Guidelines regarding images in Slack apps are:

  • Describe your images. Provide clear, context-specific alt_text for all images, and if appropriate, a title too.
  • Save the gallery wall for your stairway. Limit the number of redundant and purely decorative images in your apps. Because each image requires alt_text, and each will be read by a screen reader, the experience could get messy with too many extraneous images.


Keep in mind that users can turn off animated gifs and emojis in their Slack accessibility preferences, so for every informational animation you have, ensure its meaning is conveyed even when paused. Either the freeze frame or the animation's surrounding text should capture the main point. Like images, always include descriptive alt_text.

Don't cause seizures
Do not add more than three large flashes per second in animations. This is a WCAG (Web Content Accessibility Guidelines) standard.


Every chart that an app visually displays needs an accompanying accessible PDF. Include:

  • An image block containing a chart screenshot with brief alt_text, e.g. “chart preview”.
  • A button allowing the user to download the chart as an accessible PDF.
  • An accessible PDF in PDF/UA format containing a properly-tagged table version of the data displayed visually in the chart screenshot.

Interactive elements

Input fields


  • Wrap inputs in input blocks.
  • Be a good host and provide associated labels for all inputs fields, so all users are clear on what information to enter where.
  • Use descriptive placeholder text for selects.

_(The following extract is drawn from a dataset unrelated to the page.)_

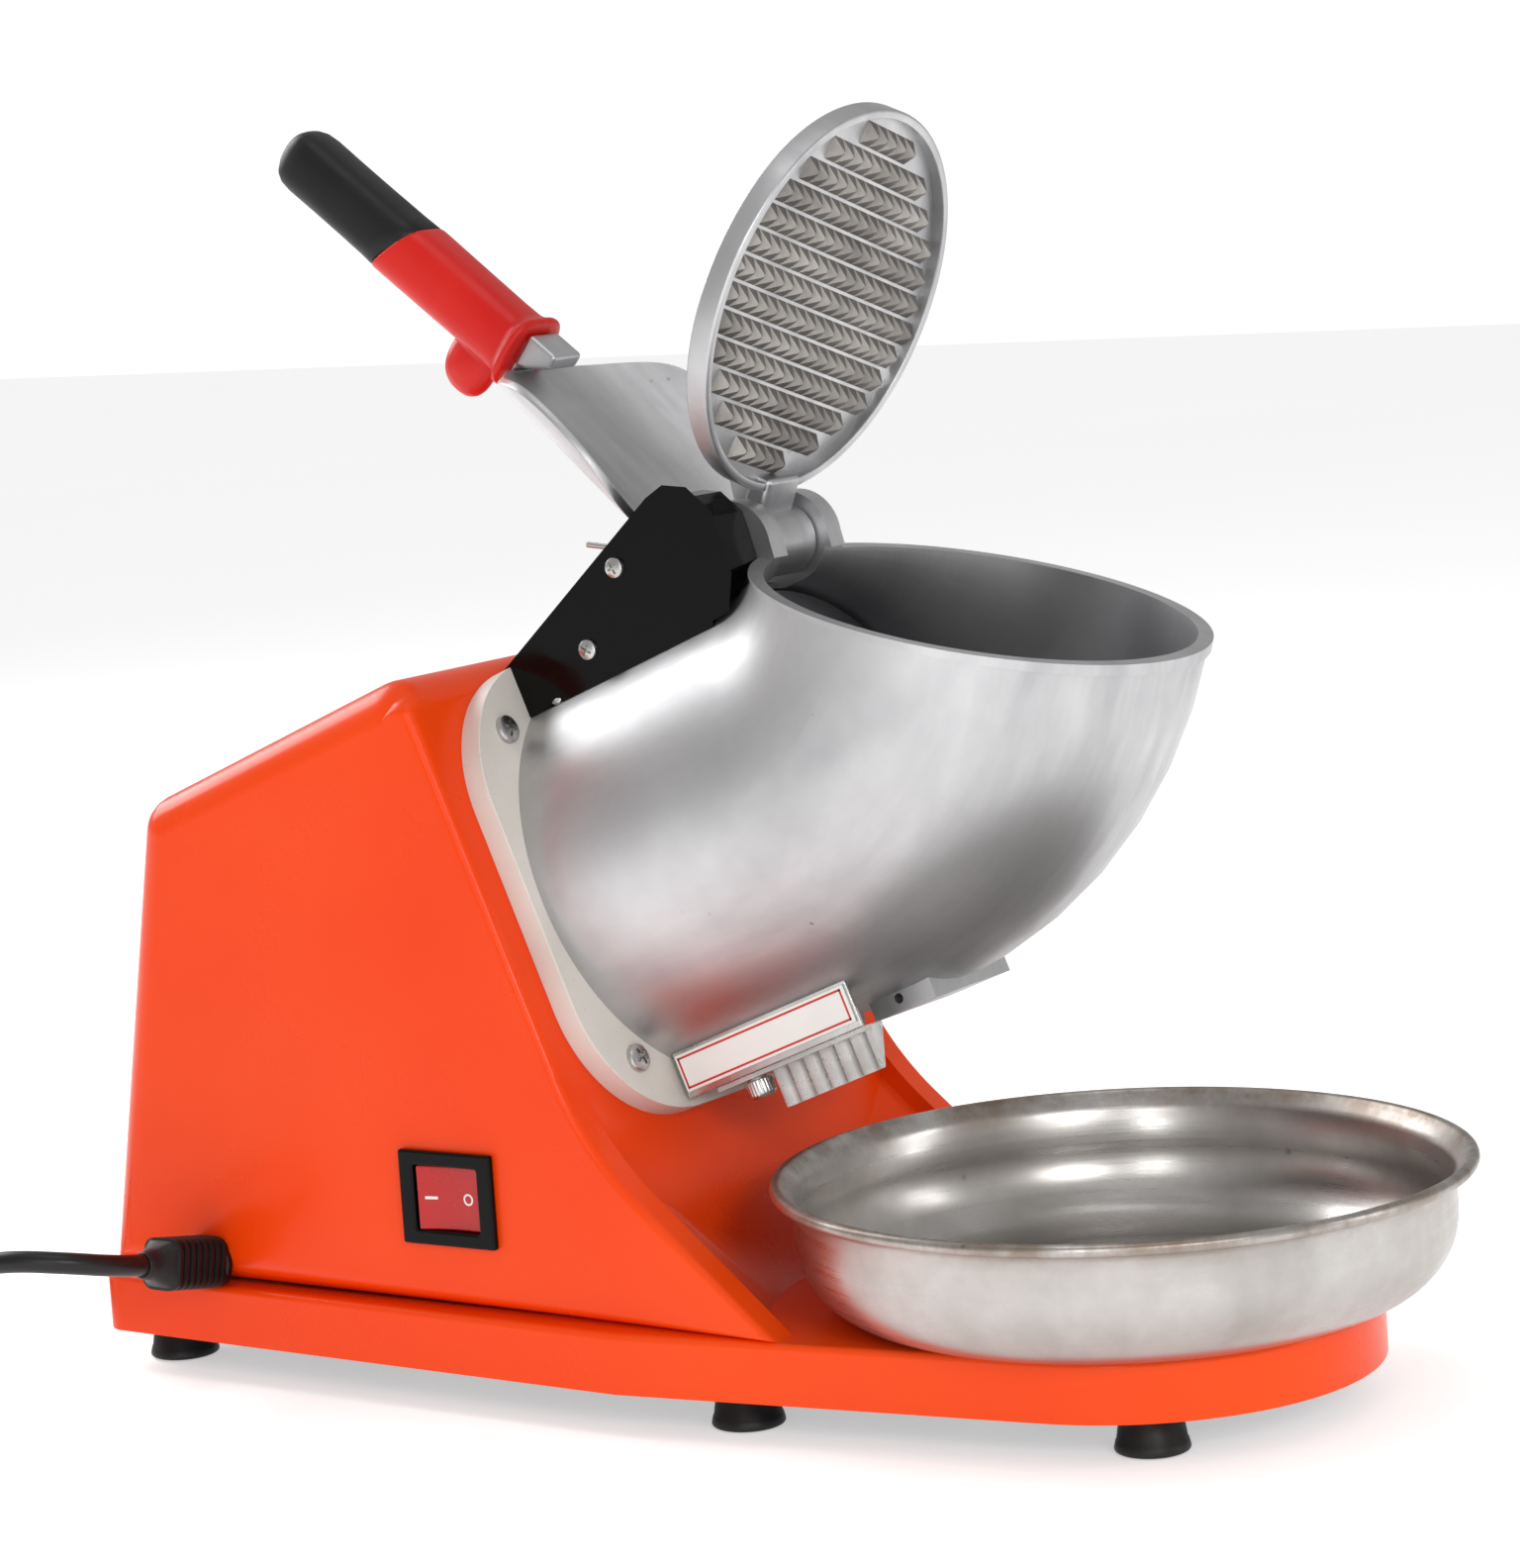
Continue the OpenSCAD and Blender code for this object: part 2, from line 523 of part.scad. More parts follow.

  • Wrap inputs in section or action blocks.
  • Use emojis in input labels.

Repetitive controls in lists

To ensure the best experience for your users, we recommend you:

  • Give buttons brief, repetitive labels to avoid truncation.
  • Make placeholder text for inputs record-specific where possible.

If you get a little wordy with your button and/or placeholder text such that Block Kit truncates the text, know that a screen reader will still read the entire placeholder text, but the button text will be cut off, so prioritize brevity on those buttons!